Natalia Makanju could not contain her excitement when her mother appeared on the television she was watching at a downtown Seattle condominium.
``She nearly jumped out of her skin,'' said Ann Huey of Seattle. Natalia came to stay with Huey as a result of the Persian Gulf crisis.
Natalia watched as her mother, Nina Ginn, arrived at the Baghdad airport last week in hopes of visiting her husband, Ron Ginn, an American hostage in Iraq.
Then with the release of hostages over the weekend, the media began carrying photographs of Nina and Ron together as they prepared to leave Iraq.
Natalia was so excited she took a newspaper photograph of her parents to class at McClure Middle School on Queen Anne today to share it with classmates.
Huey explained that her relationship with the Ginns goes back to the late 1970s, when all worked as computer programmers for Shell Petroleum in Nigeria.
Ron Ginn, a native of Alabama, ``has been oversees so many years that he doesn't have a home,'' Huey said today. Nina Ginn was born in the Soviet Union. Her father was a member of the Communist Party and colonel in the Soviet army.
After the trio's stint in Nigeria, Ron Ginn ended up in Phoenix, Ariz.; Nina went home to Leningrad; and Ann Huey returned to Seattle.
In the mid-1980s, Nina and her then-husband divorced and she and her two daughters - Anna, now 14, and Natalia, now 12, traveled to Phoenix, where Nina and Ron married.
Soon after, the family moved to Kuwait, where Ron Ginn worked for Kuwait's social-security system. Nina worked for a software company in Kuwait while the two girls attended an American school in Kuwait.
On the day Iraq invaded Kuwait, the girls flew out of the country to visit grandparents in Leningrad.
Huey explained that Ron Ginn did not know of the invasion until he arrived at work that morning. Nina heard the bombing and knew ``something dreadful was going on'' but did not miss her dentist appointment because to do so would require her to pay $20.
According to Huey, the ``American dentist was crying'' as he worked on Nina's teeth.
In the days that followed, the Ginns argued over whether Nina should try to leave the country with an old Soviet passport. She wanted to stay, but her husband argued that couples would be separated anyway if captured by the Iraq officials, Huey said.
Before separating, the couple agreed that Nina should travel to Seattle to stay with Ann Huey.
The Soviet Embassy agreed to allow Nina to flee with Soviet citizens through Baghdad.
Nina did get out, but not before the woman searching her at the airport took all her jewelry. Huey said Nina did not mind her jewelry being taken because that diverted the woman's attention from Nina's American passport, which Nina refused to discard and hid in the lining of a coat.
Ron hid in Kuwait City with several others, including Miles Hoffman of Columbus, Ga., who on Sept. 5 was shot in the arm by Iraqi forces in Kuwait. Hoffman was one of three Americans released last month.

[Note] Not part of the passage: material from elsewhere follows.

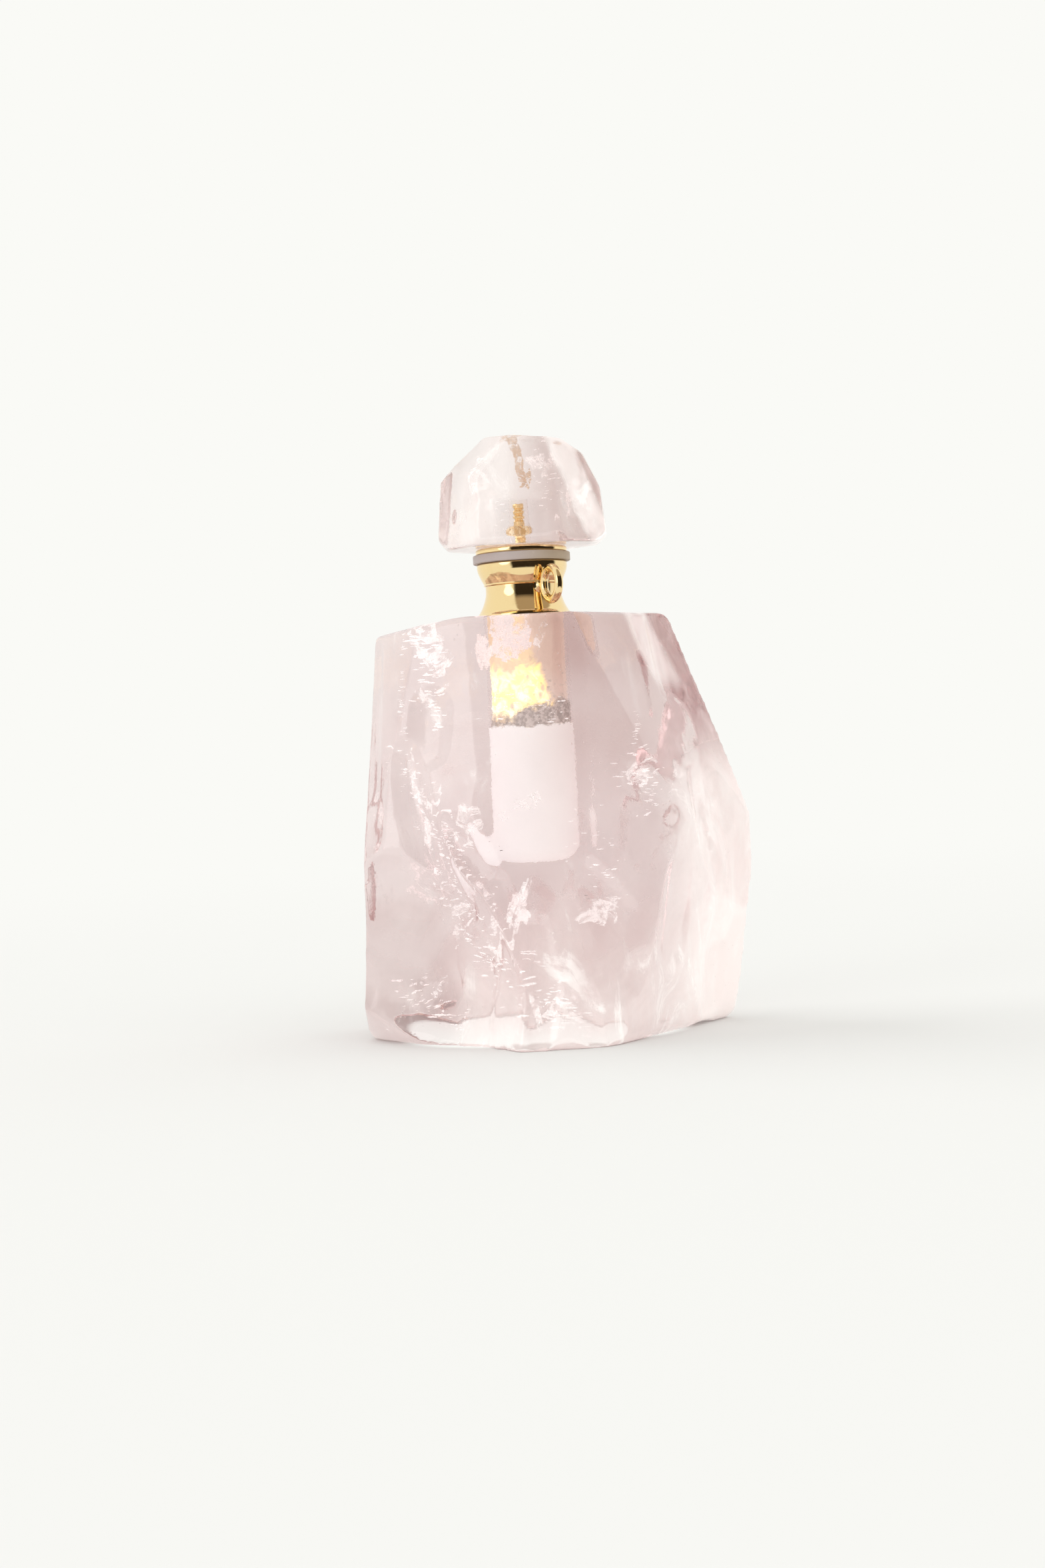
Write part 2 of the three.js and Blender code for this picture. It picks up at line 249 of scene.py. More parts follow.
@dataclass(frozen=True)
class RoseQuartz:
    """Polished rose quartz: clear, pink in its depth, with cloudy patches.

    The drilled wall is told from the polished skin by its distance from the bore's axis. It is frosted up to
    where the glue wets it, and clear above.

    Attributes:
        name: The material's name.
        wall: The hole's radius.
        low: Height of the hole's lowest point.
        wet: Height above which glue wets the wall.
        high: Height of the hole's mouth.
        tint: What the depth lets through.
        depth: How strongly it does so.
        cloud: How cloudy the stone is, from 0 to 1.
        lit: How brightly the frosted wall glows, painted light in place of the light that the stone gathers; it glows
            whiter on the left side.
        pale: How brightly the cloudy patches glow, also painted light.
        window: Height up to which the stone round the axis is free of cloud, if it is.
        skin: What the polished surface lets through.
        flare: Height below which the hole widens, and by how much per metre.
    """

    name: str
    wall: float
    low: float
    wet: float
    high: float
    tint: tuple[float, float, float] = (0.55, 0.13, 0.14)
    depth: float = 9.0
    cloud: float = 0.20
    lit: float = 0.455
    pale: float = 0.15
    window: float = 0.0
    skin: tuple[float, float, float] = (1.0, 0.990, 0.992)
    flare: tuple[float, float] = (0.0, 0.0)

    def paint(self) -> bpy.types.Material:
        """Makes the material."""
        paint = Paint(self.name)
        place = paint.place()
        x, y, z = paint.axes(place)
        widened = (self.flare[0] - z).most(0.0) * self.flare[1]
        near = ((x * x + y * y) ** 0.5 - widened).step(self.wall + 0.0004, self.wall + 0.0002)
        drilled = near * z.step(self.low - 0.0006, self.low - 0.0002) * z.step(self.high + 0.0001, self.high - 0.0001)
        ragged = (paint.noise(place, 380.0, 4.0, 0.6) - 0.5) * 0.003
        dry = (z + ragged).step(self.wet + 0.0003, self.wet - 0.0003)
        drift = paint.noise(place, 34.0, 4.0, 0.55, 0.6)
        wisps = paint.noise(paint.stretched(place, (1.0, 1.0, 0.5)), 110.0, 5.0, 0.6, 1.4)
        patchy = self.cloud * drift.step(0.34, 0.66) + 0.35 * wisps.step(0.58, 0.70) * drift.step(0.40, 0.60)
        # Milkier towards the bottom and at the right end; the cloudy part glows, so these places are also brighter.
        worn = 0.70 * x.step(0.022, 0.038) * z.step(0.066, 0.048) + 0.34 * z.step(0.034, 0.006) * x.step(-0.022, -0.012)
        stray = x + (z - 0.0843) * 0.418 - 0.0234 + (drift - 0.5) * 0.006
        patch = (stray * stray).step(0.0034**2, 0.0012**2) * z.step(0.068, 0.073)
        free = (x * x).step(0.0055**2, 0.0030**2) * z.step(self.window + 0.001, self.window - 0.001)
        upper = x.step(-0.004, 0.010) * (0.6 * z.step(0.044, 0.062) + 0.4 * z.step(0.066, 0.078)) * (1.0 - patch)
        milk = (patchy * (1.0 - 0.7 * upper) + worn + 0.35 * patch).least(0.9) * (1.0 - 0.9 * free)
        rosy = (upper + 0.35 * x.step(-0.012, -0.020) * z.step(0.036, 0.028)).least(1.0)
        skin = paint.noise(place, 380.0, 4.0, 0.6)
        pits = paint.cells(place, 800.0).step(0.18, 0.05) * paint.noise(place, 90.0, 2.0).step(0.58, 0.66)
        relief = paint.bump(skin - pits, 0.35, 0.00018)
        grain = paint.noise(place, 2600.0, 2.0)
        clear = paint.principled(
            Base_Color=paint.blend(rosy, self.skin, (0.745, 0.620, 0.600)), Roughness=0.03 + 0.06 * skin.step(0.45, 0.8), IOR=1.544,
            Transmission_Weight=1.0, Normal=relief,
        )
        cream = paint.blend(wisps.step(0.4, 0.7), (0.96, 0.87, 0.85), (0.99, 0.94, 0.92))
        # Painted light: the cloudy patches glow in their cream colour, in place of light scattered inside the stone.
        cloudy = paint.principled(
            Base_Color=cream, Roughness=0.10, IOR=1.544, Normal=relief, Emission_Color=cream,
            Emission_Strength=self.pale,
        )
        # Painted light: the frosted wall glows, whiter on the left side and greyer on the right.
        frost = paint.principled(
            Base_Color=(0.94, 0.95, 0.95), Roughness=0.7, IOR=1.544, Normal=paint.bump(grain, 0.5, 0.00008),
            Emission_Color=paint.blend(x.step(0.006, -0.008), (0.90, 0.89, 0.86), (0.98, 1.0, 1.0)),
            Emission_Strength=self.lit,
        )
        wetted = paint.principled(
            Base_Color=(0.99, 0.97, 0.96), Roughness=0.03, IOR=1.04, Transmission_Weight=1.0,
        )
        wall = paint.node("ShaderNodeMixShader", values={0: dry, 1: wetted, 2: frost})
        polished = paint.node("ShaderNodeMixShader", values={0: milk, 1: clear, 2: cloudy})
        surface = paint.node("ShaderNodeMixShader", values={0: drilled, 1: polished, 2: wall})
        volume = paint.node("ShaderNodeVolumeAbsorption", values={"Color": (*self.tint, 1.0), "Density": self.depth})
        return paint.done(surface, volume)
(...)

On Sept. 19, Nina and Natalia flew from Leningrad to Seattle, where they lived with Huey until recently.
The family did not know much about Ron's fate until last month, when he phoned late one night. He subsequently was allowed to call each night.
``That was very exciting,'' said Huey. ``The phone rings and there's this Arab voice. `Hello Mrs. Ginn.' I screamed: `Nina, answer the phone.'
``Ron was staying 30 kilometers south of Baghdad at a communications site as a human shield. He and Nina would talk until somebody, somewhere would press a button. All of a sudden the line would go dead.''
Huey said the Ginns called from Frankfurt, Germany, last night. The two may stop in Alabama, said Huey, before they head for Seattle for Christmas.